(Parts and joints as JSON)
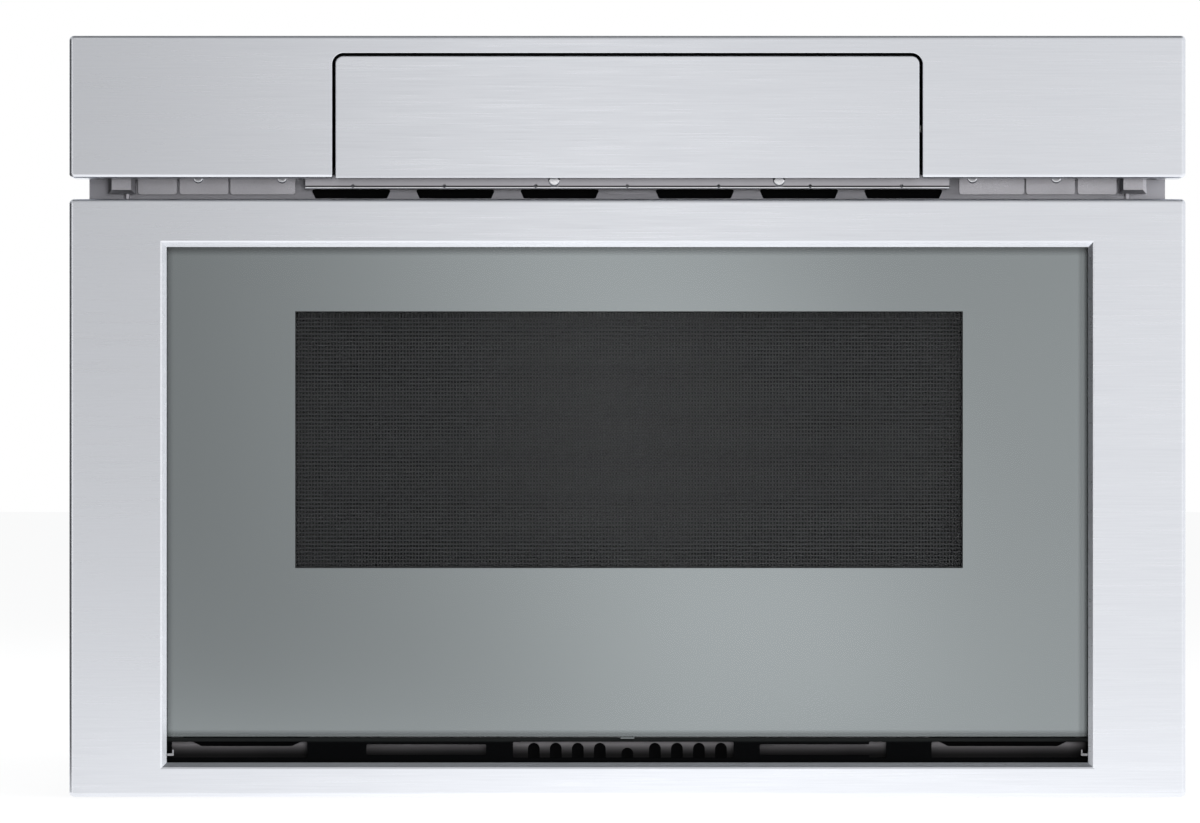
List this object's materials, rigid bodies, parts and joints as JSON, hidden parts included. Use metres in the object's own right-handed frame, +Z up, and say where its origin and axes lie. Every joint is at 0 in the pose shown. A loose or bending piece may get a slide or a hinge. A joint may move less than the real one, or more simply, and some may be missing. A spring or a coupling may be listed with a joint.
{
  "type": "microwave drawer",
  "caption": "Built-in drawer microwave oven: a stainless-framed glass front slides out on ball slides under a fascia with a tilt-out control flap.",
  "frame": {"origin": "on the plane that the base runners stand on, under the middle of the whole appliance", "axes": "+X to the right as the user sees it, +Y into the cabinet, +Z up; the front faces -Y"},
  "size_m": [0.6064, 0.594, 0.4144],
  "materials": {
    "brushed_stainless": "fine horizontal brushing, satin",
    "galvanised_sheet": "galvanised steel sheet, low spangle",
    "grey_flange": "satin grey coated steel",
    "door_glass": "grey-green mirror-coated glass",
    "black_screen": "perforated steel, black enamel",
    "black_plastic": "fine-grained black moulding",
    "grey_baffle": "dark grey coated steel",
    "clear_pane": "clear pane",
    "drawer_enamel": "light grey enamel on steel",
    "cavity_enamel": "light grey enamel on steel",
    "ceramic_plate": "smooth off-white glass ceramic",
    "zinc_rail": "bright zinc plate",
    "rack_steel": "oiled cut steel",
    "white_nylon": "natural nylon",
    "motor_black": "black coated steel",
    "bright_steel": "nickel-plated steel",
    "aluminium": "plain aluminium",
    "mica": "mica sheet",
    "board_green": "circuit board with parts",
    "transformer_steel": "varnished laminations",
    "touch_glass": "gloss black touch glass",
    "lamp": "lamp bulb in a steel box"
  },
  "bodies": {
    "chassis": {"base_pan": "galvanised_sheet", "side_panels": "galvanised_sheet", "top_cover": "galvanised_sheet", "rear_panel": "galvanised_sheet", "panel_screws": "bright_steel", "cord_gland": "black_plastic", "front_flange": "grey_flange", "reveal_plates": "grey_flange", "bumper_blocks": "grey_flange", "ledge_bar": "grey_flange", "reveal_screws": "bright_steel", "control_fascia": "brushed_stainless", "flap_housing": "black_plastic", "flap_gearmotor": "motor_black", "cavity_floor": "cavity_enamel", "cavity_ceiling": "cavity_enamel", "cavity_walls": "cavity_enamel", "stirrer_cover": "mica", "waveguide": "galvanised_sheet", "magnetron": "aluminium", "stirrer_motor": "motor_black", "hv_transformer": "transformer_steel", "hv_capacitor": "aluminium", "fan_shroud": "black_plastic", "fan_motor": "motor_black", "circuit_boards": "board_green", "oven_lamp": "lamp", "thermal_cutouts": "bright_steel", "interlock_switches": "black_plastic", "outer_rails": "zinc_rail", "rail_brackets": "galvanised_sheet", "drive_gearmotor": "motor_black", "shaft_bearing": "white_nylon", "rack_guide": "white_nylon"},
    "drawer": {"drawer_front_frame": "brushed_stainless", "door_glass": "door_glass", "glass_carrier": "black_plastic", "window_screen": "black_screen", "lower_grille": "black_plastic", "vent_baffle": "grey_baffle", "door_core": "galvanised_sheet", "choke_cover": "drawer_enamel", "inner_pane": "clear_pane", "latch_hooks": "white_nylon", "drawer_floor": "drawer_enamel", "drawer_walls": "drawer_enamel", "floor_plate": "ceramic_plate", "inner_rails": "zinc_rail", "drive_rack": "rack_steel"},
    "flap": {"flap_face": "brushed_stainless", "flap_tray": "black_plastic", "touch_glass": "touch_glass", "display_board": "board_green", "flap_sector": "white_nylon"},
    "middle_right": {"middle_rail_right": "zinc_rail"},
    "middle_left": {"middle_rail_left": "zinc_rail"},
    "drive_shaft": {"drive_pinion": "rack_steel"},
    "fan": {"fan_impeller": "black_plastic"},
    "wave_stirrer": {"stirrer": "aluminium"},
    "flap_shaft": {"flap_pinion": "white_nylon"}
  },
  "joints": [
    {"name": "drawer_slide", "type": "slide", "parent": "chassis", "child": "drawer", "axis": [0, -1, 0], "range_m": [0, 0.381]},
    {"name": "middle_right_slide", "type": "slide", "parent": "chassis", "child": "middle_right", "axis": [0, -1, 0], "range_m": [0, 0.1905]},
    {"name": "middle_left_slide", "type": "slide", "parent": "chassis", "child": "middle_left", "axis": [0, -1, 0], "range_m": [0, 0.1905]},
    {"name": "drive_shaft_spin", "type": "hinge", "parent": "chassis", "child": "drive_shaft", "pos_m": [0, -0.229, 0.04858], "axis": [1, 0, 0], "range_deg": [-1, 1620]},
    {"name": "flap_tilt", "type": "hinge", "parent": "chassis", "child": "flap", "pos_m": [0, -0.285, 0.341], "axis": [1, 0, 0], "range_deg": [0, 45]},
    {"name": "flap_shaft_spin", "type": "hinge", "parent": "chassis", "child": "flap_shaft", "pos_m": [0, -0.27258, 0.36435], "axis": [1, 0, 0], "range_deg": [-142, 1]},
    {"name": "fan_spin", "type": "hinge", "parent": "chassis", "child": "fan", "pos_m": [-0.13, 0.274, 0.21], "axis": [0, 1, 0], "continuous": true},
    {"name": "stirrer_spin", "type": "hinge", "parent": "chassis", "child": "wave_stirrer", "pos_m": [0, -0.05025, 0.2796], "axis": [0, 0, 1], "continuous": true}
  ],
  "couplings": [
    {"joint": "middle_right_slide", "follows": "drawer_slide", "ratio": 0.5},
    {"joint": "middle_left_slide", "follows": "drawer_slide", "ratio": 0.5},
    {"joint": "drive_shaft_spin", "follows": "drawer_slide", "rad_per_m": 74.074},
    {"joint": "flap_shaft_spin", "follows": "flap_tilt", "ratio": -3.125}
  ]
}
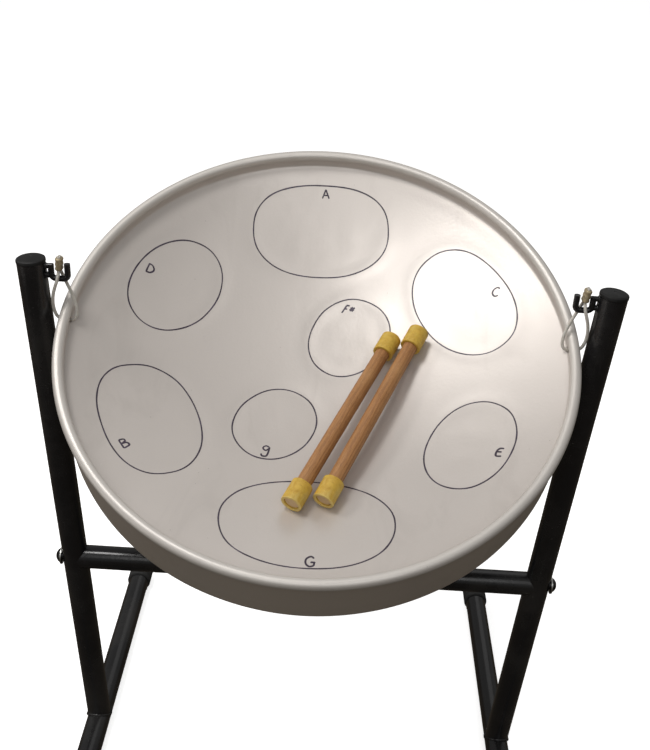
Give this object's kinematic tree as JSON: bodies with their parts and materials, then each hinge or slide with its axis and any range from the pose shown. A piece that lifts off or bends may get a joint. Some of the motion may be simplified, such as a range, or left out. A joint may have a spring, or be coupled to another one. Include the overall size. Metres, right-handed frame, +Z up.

_Work required_: Repeat all the entries exactly as given.

_The completed task_:
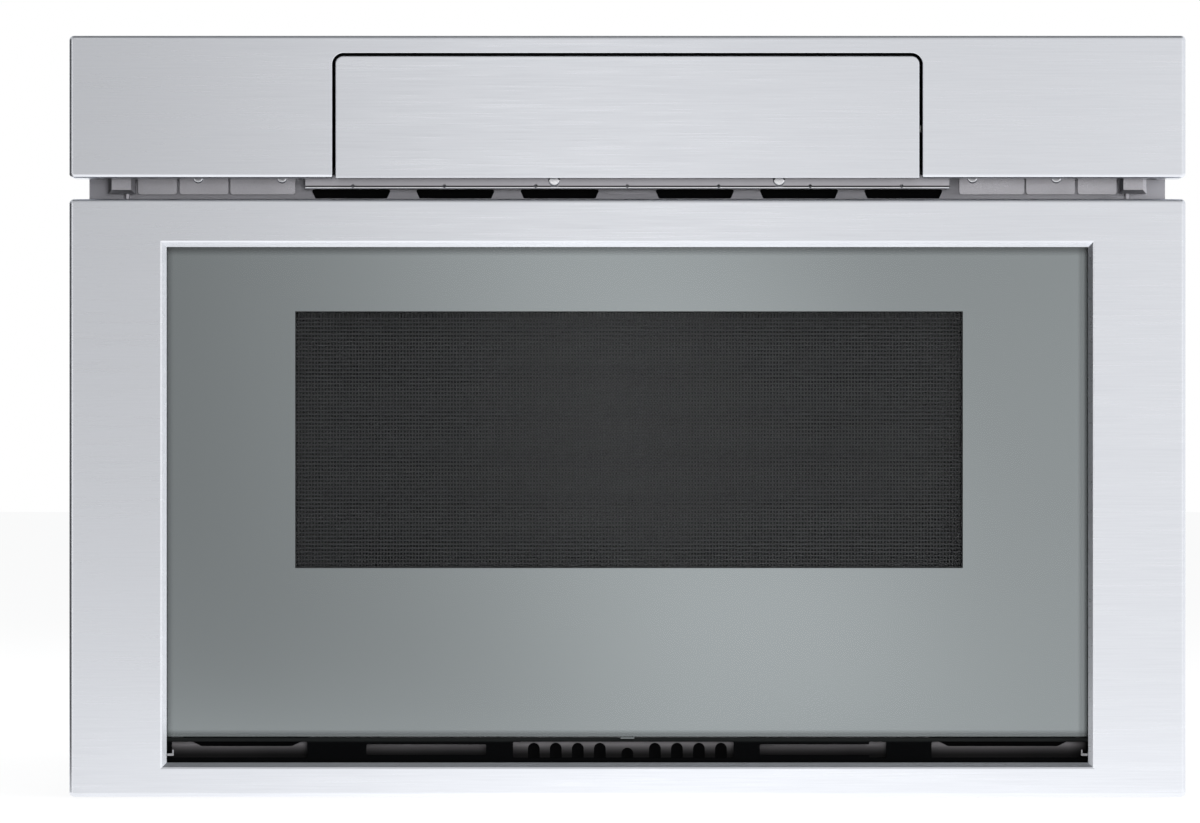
List this object's materials, rigid bodies, parts and joints as JSON, hidden parts included. Use metres in the object's own right-handed frame, +Z up, and say where its origin and axes lie. Every joint is at 0 in the pose shown. A loose or bending piece may get a slide or a hinge. A joint may move less than the real one, or more simply, and some may be missing. A spring or a coupling may be listed with a joint.
{
  "type": "microwave drawer",
  "caption": "Built-in drawer microwave oven: a stainless-framed glass front slides out on ball slides under a fascia with a tilt-out control flap.",
  "frame": {"origin": "on the plane that the base runners stand on, under the middle of the whole appliance", "axes": "+X to the right as the user sees it, +Y into the cabinet, +Z up; the front faces -Y"},
  "size_m": [0.6064, 0.594, 0.4144],
  "materials": {
    "brushed_stainless": "fine horizontal brushing, satin",
    "galvanised_sheet": "galvanised steel sheet, low spangle",
    "grey_flange": "satin grey coated steel",
    "door_glass": "grey-green mirror-coated glass",
    "black_screen": "perforated steel, black enamel",
    "black_plastic": "fine-grained black moulding",
    "grey_baffle": "dark grey coated steel",
    "clear_pane": "clear pane",
    "drawer_enamel": "light grey enamel on steel",
    "cavity_enamel": "light grey enamel on steel",
    "ceramic_plate": "smooth off-white glass ceramic",
    "zinc_rail": "bright zinc plate",
    "rack_steel": "oiled cut steel",
    "white_nylon": "natural nylon",
    "motor_black": "black coated steel",
    "bright_steel": "nickel-plated steel",
    "aluminium": "plain aluminium",
    "mica": "mica sheet",
    "board_green": "circuit board with parts",
    "transformer_steel": "varnished laminations",
    "touch_glass": "gloss black touch glass",
    "lamp": "lamp bulb in a steel box"
  },
  "bodies": {
    "chassis": {"base_pan": "galvanised_sheet", "side_panels": "galvanised_sheet", "top_cover": "galvanised_sheet", "rear_panel": "galvanised_sheet", "panel_screws": "bright_steel", "cord_gland": "black_plastic", "front_flange": "grey_flange", "reveal_plates": "grey_flange", "bumper_blocks": "grey_flange", "ledge_bar": "grey_flange", "reveal_screws": "bright_steel", "control_fascia": "brushed_stainless", "flap_housing": "black_plastic", "flap_gearmotor": "motor_black", "cavity_floor": "cavity_enamel", "cavity_ceiling": "cavity_enamel", "cavity_walls": "cavity_enamel", "stirrer_cover": "mica", "waveguide": "galvanised_sheet", "magnetron": "aluminium", "stirrer_motor": "motor_black", "hv_transformer": "transformer_steel", "hv_capacitor": "aluminium", "fan_shroud": "black_plastic", "fan_motor": "motor_black", "circuit_boards": "board_green", "oven_lamp": "lamp", "thermal_cutouts": "bright_steel", "interlock_switches": "black_plastic", "outer_rails": "zinc_rail", "rail_brackets": "galvanised_sheet", "drive_gearmotor": "motor_black", "shaft_bearing": "white_nylon", "rack_guide": "white_nylon"},
    "drawer": {"drawer_front_frame": "brushed_stainless", "door_glass": "door_glass", "glass_carrier": "black_plastic", "window_screen": "black_screen", "lower_grille": "black_plastic", "vent_baffle": "grey_baffle", "door_core": "galvanised_sheet", "choke_cover": "drawer_enamel", "inner_pane": "clear_pane", "latch_hooks": "white_nylon", "drawer_floor": "drawer_enamel", "drawer_walls": "drawer_enamel", "floor_plate": "ceramic_plate", "inner_rails": "zinc_rail", "drive_rack": "rack_steel"},
    "flap": {"flap_face": "brushed_stainless", "flap_tray": "black_plastic", "touch_glass": "touch_glass", "display_board": "board_green", "flap_sector": "white_nylon"},
    "middle_right": {"middle_rail_right": "zinc_rail"},
    "middle_left": {"middle_rail_left": "zinc_rail"},
    "drive_shaft": {"drive_pinion": "rack_steel"},
    "fan": {"fan_impeller": "black_plastic"},
    "wave_stirrer": {"stirrer": "aluminium"},
    "flap_shaft": {"flap_pinion": "white_nylon"}
  },
  "joints": [
    {"name": "drawer_slide", "type": "slide", "parent": "chassis", "child": "drawer", "axis": [0, -1, 0], "range_m": [0, 0.381]},
    {"name": "middle_right_slide", "type": "slide", "parent": "chassis", "child": "middle_right", "axis": [0, -1, 0], "range_m": [0, 0.1905]},
    {"name": "middle_left_slide", "type": "slide", "parent": "chassis", "child": "middle_left", "axis": [0, -1, 0], "range_m": [0, 0.1905]},
    {"name": "drive_shaft_spin", "type": "hinge", "parent": "chassis", "child": "drive_shaft", "pos_m": [0, -0.229, 0.04858], "axis": [1, 0, 0], "range_deg": [-1, 1620]},
    {"name": "flap_tilt", "type": "hinge", "parent": "chassis", "child": "flap", "pos_m": [0, -0.285, 0.341], "axis": [1, 0, 0], "range_deg": [0, 45]},
    {"name": "flap_shaft_spin", "type": "hinge", "parent": "chassis", "child": "flap_shaft", "pos_m": [0, -0.27258, 0.36435], "axis": [1, 0, 0], "range_deg": [-142, 1]},
    {"name": "fan_spin", "type": "hinge", "parent": "chassis", "child": "fan", "pos_m": [-0.13, 0.274, 0.21], "axis": [0, 1, 0], "continuous": true},
    {"name": "stirrer_spin", "type": "hinge", "parent": "chassis", "child": "wave_stirrer", "pos_m": [0, -0.05025, 0.2796], "axis": [0, 0, 1], "continuous": true}
  ],
  "couplings": [
    {"joint": "middle_right_slide", "follows": "drawer_slide", "ratio": 0.5},
    {"joint": "middle_left_slide", "follows": "drawer_slide", "ratio": 0.5},
    {"joint": "drive_shaft_spin", "follows": "drawer_slide", "rad_per_m": 74.074},
    {"joint": "flap_shaft_spin", "follows": "flap_tilt", "ratio": -3.125}
  ]
}
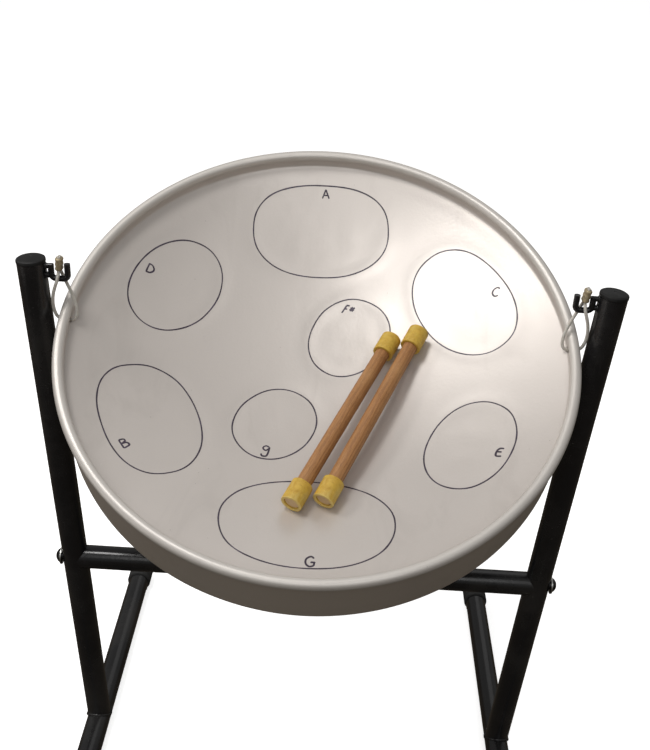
Give this object's kinematic tree as JSON: bodies with their parts and materials, then each hinge or slide with its axis and any range from the pose shown. A piece that lifts off or bends may get a joint. Some of the motion may be simplified, such as a range, or left out. A joint may have a spring, or be coupled to another one. Include the overall size. Metres, right-handed frame, +Z up.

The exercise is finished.